Friedman alleges that because Roberto
Martinez was bounced around during the incident, the weight sensor in
the passenger seat misread his weight and didn’t fire the air bag. The
air bag is supposed to inflate for anyone other than a child or small
adult.
The petition, filed last November, asked NHTSA to
investigate and recall the cars that use the same computer to sense a
passenger’s weight. It says GM used the same system in other models from
2004 through 2010. The inquiry covers about 320,000 Impalas from the
2007-2009 model years. Friedman says the cars should be recalled and the
computers reprogrammed.
A NHTSA spokeswoman said late Friday that Friedman’s petition had been granted and the agency had opened
an investigation.
NHTSA
said in documents that it will review all available data and take
appropriate action. But it said initial reviews found no defects.
"However, in an abundance of caution regarding the performance of air
bags in the nation’s fleet, NHTSA is looking further into this
allegation," the agency said in a statement issued Friday evening.
GM
may be getting greater scrutiny from NHTSA after the company admitted
knowing about a deadly ignition switch problem in some of its older
small cars for more than a decade, yet it didn’t recall them until this
year. Eventually the company recalled 2.6 million cars such as the
Chevrolet Cobalt for that problem. NHTSA fined GM the maximum $35
million for failing to disclose information in the case. Lawmakers have
said the agency should have spotted the problem years earlier and forced
a GM recall.
The Martinez case was settled out of court about two
years ago, said the couple’s attorney, Manuel Guerra. He would not
disclose the sum. Friedman was hired by Guerra to evaluate the case.
Friedman
said in an interview Friday that he filed the petition so the
government would address the problem in other vehicles. "It seemed to me
that it was an important thing to get in front of NHTSA and have the
other vehicles that could have had the same defect taken care of," he
said.
GM spokesman Alan Adler says the company will cooperate. He
said GM did its own review and decided not to take any action, although
he would not comment on the reasons for that decision.
A formal
investigation means NHTSA is assigning investigators and eventually will
determine if a safety defect exists.
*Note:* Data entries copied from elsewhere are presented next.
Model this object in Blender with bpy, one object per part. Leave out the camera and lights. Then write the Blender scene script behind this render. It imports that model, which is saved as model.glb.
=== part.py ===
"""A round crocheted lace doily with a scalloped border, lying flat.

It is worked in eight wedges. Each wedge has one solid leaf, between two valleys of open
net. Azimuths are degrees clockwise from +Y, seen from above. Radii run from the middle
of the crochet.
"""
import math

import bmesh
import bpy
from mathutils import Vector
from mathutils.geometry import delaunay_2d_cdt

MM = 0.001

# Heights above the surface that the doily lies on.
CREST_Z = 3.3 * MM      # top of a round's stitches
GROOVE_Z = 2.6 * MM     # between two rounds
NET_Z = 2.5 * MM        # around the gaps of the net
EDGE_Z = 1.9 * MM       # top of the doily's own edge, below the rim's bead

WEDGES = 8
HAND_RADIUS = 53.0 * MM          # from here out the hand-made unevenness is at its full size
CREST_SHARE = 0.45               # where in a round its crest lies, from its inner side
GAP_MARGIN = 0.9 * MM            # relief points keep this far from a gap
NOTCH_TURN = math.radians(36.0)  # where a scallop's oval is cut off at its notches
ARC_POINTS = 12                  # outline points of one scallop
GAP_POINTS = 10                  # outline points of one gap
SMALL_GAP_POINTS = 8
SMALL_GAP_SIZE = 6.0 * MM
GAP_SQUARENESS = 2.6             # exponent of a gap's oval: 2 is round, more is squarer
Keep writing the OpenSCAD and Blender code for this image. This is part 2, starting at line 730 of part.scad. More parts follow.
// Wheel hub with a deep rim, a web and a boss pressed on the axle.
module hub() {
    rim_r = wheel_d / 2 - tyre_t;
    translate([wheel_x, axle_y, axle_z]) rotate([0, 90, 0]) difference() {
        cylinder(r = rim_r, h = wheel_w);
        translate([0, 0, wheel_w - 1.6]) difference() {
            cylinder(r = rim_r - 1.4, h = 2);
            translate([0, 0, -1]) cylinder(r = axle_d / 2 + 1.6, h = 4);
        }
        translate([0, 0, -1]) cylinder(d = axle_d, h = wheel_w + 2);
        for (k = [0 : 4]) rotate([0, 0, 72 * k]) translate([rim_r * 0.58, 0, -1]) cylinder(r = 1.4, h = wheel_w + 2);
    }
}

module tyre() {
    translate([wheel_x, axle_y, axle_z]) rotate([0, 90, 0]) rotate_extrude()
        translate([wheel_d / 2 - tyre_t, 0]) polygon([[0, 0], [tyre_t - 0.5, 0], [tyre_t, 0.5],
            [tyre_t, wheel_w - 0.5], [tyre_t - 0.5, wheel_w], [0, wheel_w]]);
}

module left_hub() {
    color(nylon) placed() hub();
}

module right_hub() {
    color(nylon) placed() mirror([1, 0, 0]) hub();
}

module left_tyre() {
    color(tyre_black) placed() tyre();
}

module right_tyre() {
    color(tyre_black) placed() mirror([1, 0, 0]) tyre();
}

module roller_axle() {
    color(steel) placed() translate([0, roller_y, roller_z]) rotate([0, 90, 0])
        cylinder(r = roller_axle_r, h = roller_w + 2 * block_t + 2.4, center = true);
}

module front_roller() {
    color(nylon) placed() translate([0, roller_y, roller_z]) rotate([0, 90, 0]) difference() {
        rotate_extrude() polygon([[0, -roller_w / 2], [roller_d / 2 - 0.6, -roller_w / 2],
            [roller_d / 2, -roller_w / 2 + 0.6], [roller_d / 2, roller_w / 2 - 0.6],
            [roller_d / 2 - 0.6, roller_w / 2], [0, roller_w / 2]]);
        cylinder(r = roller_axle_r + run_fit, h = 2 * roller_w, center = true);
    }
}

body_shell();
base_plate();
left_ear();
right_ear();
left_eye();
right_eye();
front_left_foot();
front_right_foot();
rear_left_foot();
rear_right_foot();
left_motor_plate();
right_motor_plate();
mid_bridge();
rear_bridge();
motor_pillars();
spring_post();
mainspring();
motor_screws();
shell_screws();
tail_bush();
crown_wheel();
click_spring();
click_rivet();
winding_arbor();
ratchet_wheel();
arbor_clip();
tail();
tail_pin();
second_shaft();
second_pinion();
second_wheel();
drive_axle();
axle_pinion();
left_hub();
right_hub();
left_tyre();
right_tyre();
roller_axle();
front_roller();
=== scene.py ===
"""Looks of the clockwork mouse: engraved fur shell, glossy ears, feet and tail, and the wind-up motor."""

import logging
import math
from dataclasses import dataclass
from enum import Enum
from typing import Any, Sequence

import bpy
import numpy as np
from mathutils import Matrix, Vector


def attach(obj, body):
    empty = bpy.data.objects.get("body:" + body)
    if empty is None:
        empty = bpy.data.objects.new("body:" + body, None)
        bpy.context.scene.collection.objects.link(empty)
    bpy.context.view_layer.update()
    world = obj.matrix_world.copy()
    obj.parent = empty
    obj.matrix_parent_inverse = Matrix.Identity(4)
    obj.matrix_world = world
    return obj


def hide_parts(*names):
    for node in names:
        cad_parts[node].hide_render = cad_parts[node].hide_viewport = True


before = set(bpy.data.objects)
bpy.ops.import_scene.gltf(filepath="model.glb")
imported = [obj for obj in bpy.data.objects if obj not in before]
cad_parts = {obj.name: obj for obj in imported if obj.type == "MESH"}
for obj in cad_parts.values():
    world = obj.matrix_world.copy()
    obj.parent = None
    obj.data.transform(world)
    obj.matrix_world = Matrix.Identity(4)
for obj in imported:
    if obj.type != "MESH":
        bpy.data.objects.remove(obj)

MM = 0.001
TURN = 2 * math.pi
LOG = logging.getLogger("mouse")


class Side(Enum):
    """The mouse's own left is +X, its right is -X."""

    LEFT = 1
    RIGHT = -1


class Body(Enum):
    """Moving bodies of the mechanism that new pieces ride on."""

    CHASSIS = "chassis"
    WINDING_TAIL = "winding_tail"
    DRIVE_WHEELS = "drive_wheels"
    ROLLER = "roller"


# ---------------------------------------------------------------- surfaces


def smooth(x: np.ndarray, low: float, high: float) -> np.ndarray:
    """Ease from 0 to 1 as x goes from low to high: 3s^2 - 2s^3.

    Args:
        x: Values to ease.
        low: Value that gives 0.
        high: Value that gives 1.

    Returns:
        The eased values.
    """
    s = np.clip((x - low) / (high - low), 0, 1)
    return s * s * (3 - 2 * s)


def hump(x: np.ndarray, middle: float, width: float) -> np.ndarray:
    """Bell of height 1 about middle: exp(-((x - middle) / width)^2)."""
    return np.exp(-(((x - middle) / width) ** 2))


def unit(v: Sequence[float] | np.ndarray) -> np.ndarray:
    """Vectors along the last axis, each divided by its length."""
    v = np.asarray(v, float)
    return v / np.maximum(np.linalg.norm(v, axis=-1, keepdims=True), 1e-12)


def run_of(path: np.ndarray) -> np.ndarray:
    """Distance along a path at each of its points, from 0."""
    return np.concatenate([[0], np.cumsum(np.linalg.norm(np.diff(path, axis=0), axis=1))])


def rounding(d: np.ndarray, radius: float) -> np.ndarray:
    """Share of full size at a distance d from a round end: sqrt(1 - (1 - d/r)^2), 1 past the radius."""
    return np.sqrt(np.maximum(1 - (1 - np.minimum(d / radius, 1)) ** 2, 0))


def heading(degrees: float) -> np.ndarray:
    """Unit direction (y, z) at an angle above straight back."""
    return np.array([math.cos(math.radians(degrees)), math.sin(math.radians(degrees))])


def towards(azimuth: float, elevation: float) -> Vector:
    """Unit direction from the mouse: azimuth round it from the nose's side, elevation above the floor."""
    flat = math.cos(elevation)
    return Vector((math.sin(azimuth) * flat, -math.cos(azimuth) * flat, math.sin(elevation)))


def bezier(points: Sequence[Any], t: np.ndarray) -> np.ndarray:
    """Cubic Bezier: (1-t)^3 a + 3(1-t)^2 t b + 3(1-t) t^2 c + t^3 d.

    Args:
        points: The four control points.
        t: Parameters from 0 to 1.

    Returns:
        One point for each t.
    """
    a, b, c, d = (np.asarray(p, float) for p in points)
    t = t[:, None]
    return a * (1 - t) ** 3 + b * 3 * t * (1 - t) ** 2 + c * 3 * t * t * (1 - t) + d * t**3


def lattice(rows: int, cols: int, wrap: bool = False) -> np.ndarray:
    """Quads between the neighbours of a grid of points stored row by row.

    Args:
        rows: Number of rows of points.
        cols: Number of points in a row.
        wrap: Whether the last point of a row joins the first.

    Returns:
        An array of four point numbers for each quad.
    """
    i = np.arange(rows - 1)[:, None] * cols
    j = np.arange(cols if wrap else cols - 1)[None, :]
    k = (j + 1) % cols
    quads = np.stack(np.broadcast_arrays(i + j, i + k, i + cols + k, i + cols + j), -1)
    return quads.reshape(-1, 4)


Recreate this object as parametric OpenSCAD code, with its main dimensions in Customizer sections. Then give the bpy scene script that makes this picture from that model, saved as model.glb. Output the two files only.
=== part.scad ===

If there is a defect, the agency
will seek a recall.
Clarence Ditlow, head of the nonprofit Center
for Auto Safety and a frequent government critic, said the agency should
examine all fatal crashes involving the cars in which the air bags
didn’t deploy and determine why they didn’t.
Ditlow also said he fears that regulators may have missed a case with air bag problems similar to the
Cobalt.
The
Cobalt case touched off Justice Department and congressional
investigations and forced GM to do a companywide safety review that
brought 60 recalls affecting 29 million vehicles so far this year.